__Request__.
What lies from the line containing "faults = [item.Name for item in doc.Objects" through the line containing "for node in"? Print exactly those lines, with both ends, and no others.

__Information provided__.

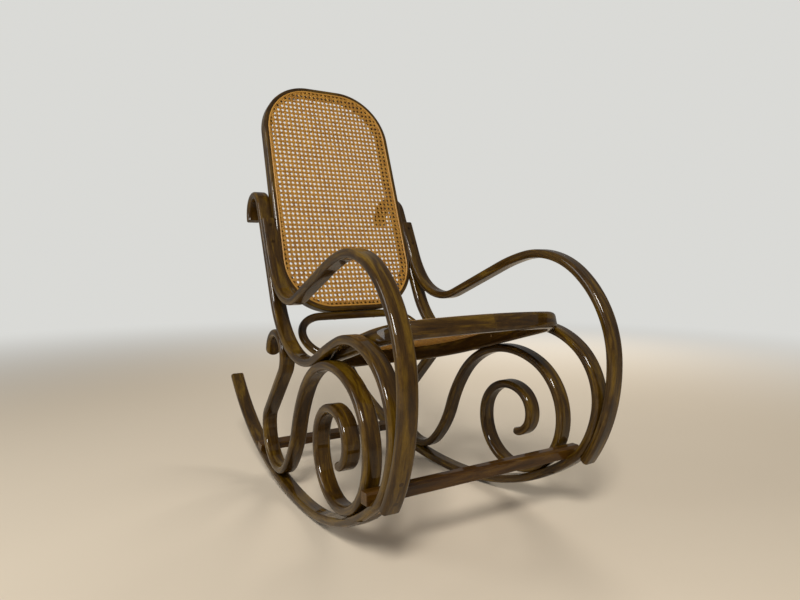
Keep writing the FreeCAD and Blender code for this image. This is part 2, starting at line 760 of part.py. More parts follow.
def rod_screws(name, length_name, rod_data, count, side):
    """Screws in the side plane, driven out of a rod to its left (1) or right (-1)."""
    screws = []
    for number, distance in enumerate(distances(name, count), start=1):
        point, heading = station(rod_data, distance)
        drive = heading_vector(heading + side * 90)
        start = point - drive * (SIZES["rod_depth"] / 2)
        turn = Rotation(UP, Vector(0, drive.x, drive.y))
        local = Placement(Vector(0, start.x, start.y), turn)
        screws.append(screw(f"{name}_{number}", length_name, side_plane.multiply(local)))
    return screws


def rail_screws(name, length_name, count, reach):
    """Screws driven outward from a rail's inner face into the side member."""
    screws = []
    for number, distance in enumerate(distances(name, count), start=1):
        point = station(SIDE_ROD, distance)[0]
        local = Placement(Vector(reach, point.x, point.y), Rotation(UP, Vector(-1, 0, 0)))
        screws.append(screw(f"{name}_{number}", length_name, side_plane.multiply(local)))
    return screws


def bar_screw(name, length_name, centre, drive):
    """A screw driven through a run of the loop, from the middle of the chair's right half."""
    start = centre - drive * (SIZES["loop_rod_diameter"] / 2)
    start.x = -SIZES["loop_screw_from_middle"]
    return [screw(name, length_name, Placement(start, Rotation(UP, drive)))]


# Screws of the right half, by joint.
arm_top = rod_screws("arm_top", "long_screw", ARM_ROD, 2, 1)
arm_foot = rod_screws("arm_foot", "long_screw", ARM_ROD, 2, 1)
scroll_curl = rod_screws("scroll_curl", "long_screw", SCROLL_ROD, 1, -1)
scroll_foot = rod_screws("scroll_foot", "long_screw", SCROLL_ROD, 1, 1)
scroll_arch = rod_screws("scroll_arch", "long_screw", SCROLL_ROD, 1, -1)
scroll_toe = rod_screws("scroll_toe", "long_screw", SCROLL_ROD, 1, -1)
scarf_joint = rod_screws("scarf_joint", "scarf_screw", RUNNER_ROD, 2, 1)
front_bar_screw = rod_screws("front_bar", "long_screw", SIDE_ROD, 1, -1)
rear_bar_screw = rod_screws("rear_bar", "long_screw", RUNNER_ROD, 1, 1)
seat_side = rail_screws("seat_side", "rail_screw", 3, SIZES["seat_screw_reach"])
back_side = rail_screws("back_side", "rail_screw", 2, SIZES["back_screw_reach"])
back_up = back_place.Rotation.multVec(Vector(0, 1, 0))
seat_forward = seat_place.Rotation.multVec(Vector(0, -1, 0))
loop_top = bar_screw("loop_top", "long_screw", loop_foot + loop_rise, back_up)
loop_seat = bar_screw("loop_seat", "seat_foot_screw", loop_foot, seat_forward)


def with_mirrored(name, screws):
    """Screws of one joint on both sides of the chair, as separate solids."""
    left = [mirror(item.Name + "_left", item) for item in screws]
    return group(name, screws + left)


nodes = {}
groups = {
    "arm_top_screws": arm_top,
    "arm_foot_screws": arm_foot,
    "scroll_curl_screws": scroll_curl,
    "scroll_foot_screws": scroll_foot,
    "scroll_arch_screws": scroll_arch,
    "scroll_toe_screws": scroll_toe,
    "runner_scarf_screws": scarf_joint,
    "front_stretcher_screws": front_bar_screw,
    "rear_stretcher_screws": rear_bar_screw,
    "seat_side_screws": seat_side,
    "back_frame_screws": back_side,
    "loop_top_screws": loop_top,
    "loop_seat_screws": loop_seat,
}
for name, screws in groups.items():
    nodes[name] = with_mirrored(name, screws)

# Each rod is drilled for the screws that pass through it, then mirrored. The scroll is let
# into the side member and the runner where it rests on them, and so is the foot of the arm.
side_drill = group("side_drill", arm_top + arm_foot + scroll_curl + scroll_arch + scroll_toe
                   + scarf_joint + front_bar_screw + seat_side + back_side)
runner_drill = group("runner_drill", scroll_foot + scroll_toe + scarf_joint + rear_bar_screw)
arm_drill = group("arm_drill", arm_top + arm_foot)
scroll_drill = group("scroll_drill", scroll_curl + scroll_foot + scroll_arch + scroll_toe)
side_right = cut("side_member_right", side_scarfed, side_drill)
runner_right = cut("runner_right", runner_worn, runner_drill)
arm_housed = cut("arm_housed", arm_body, side_scarfed)
arm_right = cut("arm_right", arm_housed, arm_drill)
scroll_bed = group("scroll_bed", [side_scarfed, runner_worn])
scroll_housed = cut("scroll_housed", scroll_body, scroll_bed)
scroll_right = cut("scroll_right", scroll_housed, scroll_drill)
for right in (side_right, runner_right, arm_right, scroll_right):
    nodes[right.Name] = right
    left_name = right.Name.replace("right", "left")
    nodes[left_name] = mirror(left_name, right)

# The rails and the stretchers are let in where they meet the rods of both sides.
side_scarfed_left = mirror("side_scarfed_left", side_scarfed)
runner_worn_left = mirror("runner_worn_left", runner_worn)
arm_housed_left = mirror("arm_housed_left", arm_housed)
sides = group("sides", [side_scarfed, side_scarfed_left])
runners = group("runners", [runner_worn, runner_worn_left])
posts = group("posts", [side_scarfed, side_scarfed_left, arm_housed, arm_housed_left])
seat_housed = cut("seat_housed", seat_rail, sides)
back_housed = cut("back_housed", back_rail, posts)
front_housed = cut("front_housed", front_bar, sides)
rear_housed = cut("rear_housed", rear_bar, runners)
seat_drill = group("seat_drill", [nodes["seat_side_screws"], nodes["loop_seat_screws"]])
back_drill = group("back_drill", [nodes["back_frame_screws"], nodes["loop_top_screws"]])
loop_drill = group("loop_drill", [nodes["loop_top_screws"], nodes["loop_seat_screws"]])
nodes["seat_ring"] = cut("seat_ring", seat_housed, seat_drill)
nodes["back_frame"] = cut("back_frame", back_housed, back_drill)
nodes["lumbar_loop"] = cut("lumbar_loop", loop_body, loop_drill)
nodes["front_stretcher"] = cut("front_stretcher", front_housed,
                               nodes["front_stretcher_screws"])
nodes["rear_stretcher"] = cut("rear_stretcher", rear_housed, nodes["rear_stretcher_screws"])
nodes["seat_cane"] = seat_cane
nodes["back_cane"] = back_cane
nodes["seat_spline"] = seat_spline
nodes["back_spline"] = back_spline
doc.recompute()

faults = [item.Name for item in doc.Objects
          if "Invalid" in item.State or "Error" in item.State]
if faults:
    raise ValueError("objects in error: " + ", ".join(faults))
for name, item in nodes.items():
    item.Label = name
    if item.Shape.isNull() or not item.Shape.isValid():
        raise ValueError("bad shape: " + name)
    item.Shape.exportStep(f"parts/{name}.step")
    box_of = item.Shape.BoundBox
    print(f"{name}: {len(item.Shape.Solids)} solids, volume {item.Shape.Volume:.0f},"
          f" x {box_of.XMin:.1f} {box_of.XMax:.1f}, y {box_of.YMin:.1f} {box_of.YMax:.1f},"
          f" z {box_of.ZMin:.1f} {box_of.ZMax:.1f}")
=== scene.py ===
"""Bentwood rocking chair with a caned seat and a caned back, dressed on its frame.

The rods are flat ovals carried along tangent arcs and straights in two upright planes that
toe in to the rear. The seat ring, the back frame, their splines and the loop are rails
carried round a closed ring. The cane is woven strand by strand. Sizes in the bend lists are
in millimetres and degrees; meshes are in metres. +Z is up and the chair faces -Y.
"""
import math

import bpy
import numpy as np
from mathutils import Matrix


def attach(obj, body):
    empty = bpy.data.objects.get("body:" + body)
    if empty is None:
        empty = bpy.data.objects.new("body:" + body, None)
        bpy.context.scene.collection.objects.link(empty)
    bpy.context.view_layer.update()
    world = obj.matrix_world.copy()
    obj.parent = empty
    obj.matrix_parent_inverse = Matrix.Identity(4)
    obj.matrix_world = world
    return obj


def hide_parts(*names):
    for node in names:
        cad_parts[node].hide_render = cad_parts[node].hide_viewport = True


bl_info = {
    "name": "Bentwood Rocking Chair",
    "version": (1, 0, 0),
    "blender": (4, 5, 0),
    "location": "View3D > Sidebar > Rocker",
    "description": "Builds a bentwood rocking chair with a caned seat and back",
    "category": "Add Mesh",
}

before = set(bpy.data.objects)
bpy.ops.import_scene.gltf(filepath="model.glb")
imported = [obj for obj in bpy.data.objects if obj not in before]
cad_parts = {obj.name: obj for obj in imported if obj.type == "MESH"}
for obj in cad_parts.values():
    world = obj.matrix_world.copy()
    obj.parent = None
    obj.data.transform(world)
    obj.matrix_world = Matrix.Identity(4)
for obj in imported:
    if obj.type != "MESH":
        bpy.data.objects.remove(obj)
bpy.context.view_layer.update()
MM = 0.001

# A bend is (radius, turn), positive to the left; a straight run is (STRAIGHT, length).
STRAIGHT = 0
RUNNER = ((570, 13), (670, 20), (1050, 19), (700, 24))
RUNNER_START = (-395.65, 106.99)
RUNNER_HEADING = -33
SIDE_MEMBER = ((570, -19.5), (70, -14), (215, -28), (145, -63), (185, -54), (750, -9),
               (215, 94), (STRAIGHT, 267), (50, -177))
SIDE_START = (-280.15, 49.41)
SIDE_HEADING = 160
ARM = ((STRAIGHT, 105), (250, -16), (135, -73.5), (STRAIGHT, 184), (470, 10.5), (185, 51),
       (250, 48), (375, 37.5))
ARM_START = (200, 686)
ARM_HEADING = 246.5
SCROLL = ((55, 233.5), (STRAIGHT, 169), (50, -38), (95, -141), (280, -26.5), (360, 18.5),
          (205, 78.5), (140, 151.5), (110, 101), (85, 106.5), (60, 79), (45, 88))
SCROLL_START = (172, 330)
SCROLL_HEADING = 81
# Lengths of the scroll's tongues, and the shares of width and depth that reach their tips.
SCROLL_TONGUES = (16, 20)
TIP_WIDTH = 0.25
TIP_DEPTH = 0.55
# The sides, with the factor that mirrors the right one in X, and the shifts of the grain
# from the right side to the left and from strand to strand.
SIDES = (("right", 1), ("left", -1))
LEFT_GRAIN = 400
STRAND_GRAIN = 900
# The scarf between runner and side member: a point on its line and the line's heading.
SCARF_POINT = (-352.80, 81.75)
SCARF_HEADING = 163
SCARF_REACH = 150
# Half of each ring, from the middle of its front or foot to the middle of its far side.
SEAT_HALF = ((820, 11.2), (90, 82.25), (STRAIGHT, 242), (131, 86.55), (STRAIGHT, 86.3))
BACK_HALF = ((STRAIGHT, 62), (140, 91.3), (STRAIGHT, 370), (147, 88.7), (STRAIGHT, 46.6))
LOOP_HALF = ((STRAIGHT, 102), (73.45, 180), (STRAIGHT, 102))
# Where each ring starts, as (y, z), and how far its plane is turned about X.
SEAT_PLACE = (-454, 478, -16.3)
BACK_PLACE = (112, 444, 72.2)
LOOP_PLACE = (9.8, 336.4, 38.98)
# Sections of the rails, as depth and rounding, of the splines and of the bars.
RAIL_WIDTH = 22
SEAT_RAIL = (36, 9)
BACK_RAIL = (32, 6)
BED_ROUNDING = 4
GROOVE = (11, 16, -4.5)
CANE_BED = -1.8
CANE_INSET = 14
LOOP_RADIUS = 10.5
LOOP_FACETS = 24
# Spacing of the sections along a rail and of the points on the cane's outline.
RING_STEP = 4
CANE_STEP = 3
SPLINE_CORNERS = ((11, -4.5), (16, -4.5), (16, 1), (11, 1))
SPLINE_ROUNDINGS = (0, 0, 2.2, 2.2)
FRONT_BAR = ((-11, 12.5 - 5), (-11, -12.5), (11, -12.5), (11, 12.5), (-11 + 5, 12.5))
FRONT_BAR_PLACE = (-419, 150, 0)
FRONT_BAR_LENGTH = 554
REAR_BAR = ((-13, 10 - 2), (-13, -10), (13, -10), (13, 10), (-13 + 2, 10))
REAR_BAR_PLACE = (247.4, 69, 16.8)
REAR_BAR_LENGTH = 460
BAR_ROUNDING = 1.2
BAR_SECTIONS = 40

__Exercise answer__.
faults = [item.Name for item in doc.Objects
          if "Invalid" in item.State or "Error" in item.State]
if faults:
    raise ValueError("objects in error: " + ", ".join(faults))
for name, item in nodes.items():
    item.Label = name
    if item.Shape.isNull() or not item.Shape.isValid():
        raise ValueError("bad shape: " + name)
    item.Shape.exportStep(f"parts/{name}.step")
    box_of = item.Shape.BoundBox
    print(f"{name}: {len(item.Shape.Solids)} solids, volume {item.Shape.Volume:.0f},"
          f" x {box_of.XMin:.1f} {box_of.XMax:.1f}, y {box_of.YMin:.1f} {box_of.YMax:.1f},"
          f" z {box_of.ZMin:.1f} {box_of.ZMax:.1f}")
=== scene.py ===
"""Bentwood rocking chair with a caned seat and a caned back, dressed on its frame.

The rods are flat ovals carried along tangent arcs and straights in two upright planes that
toe in to the rear. The seat ring, the back frame, their splines and the loop are rails
carried round a closed ring. The cane is woven strand by strand. Sizes in the bend lists are
in millimetres and degrees; meshes are in metres. +Z is up and the chair faces -Y.
"""
import math

import bpy
import numpy as np
from mathutils import Matrix


def attach(obj, body):
    empty = bpy.data.objects.get("body:" + body)
    if empty is None:
        empty = bpy.data.objects.new("body:" + body, None)
        bpy.context.scene.collection.objects.link(empty)
    bpy.context.view_layer.update()
    world = obj.matrix_world.copy()
    obj.parent = empty
    obj.matrix_parent_inverse = Matrix.Identity(4)
    obj.matrix_world = world
    return obj


def hide_parts(*names):
    for node in names:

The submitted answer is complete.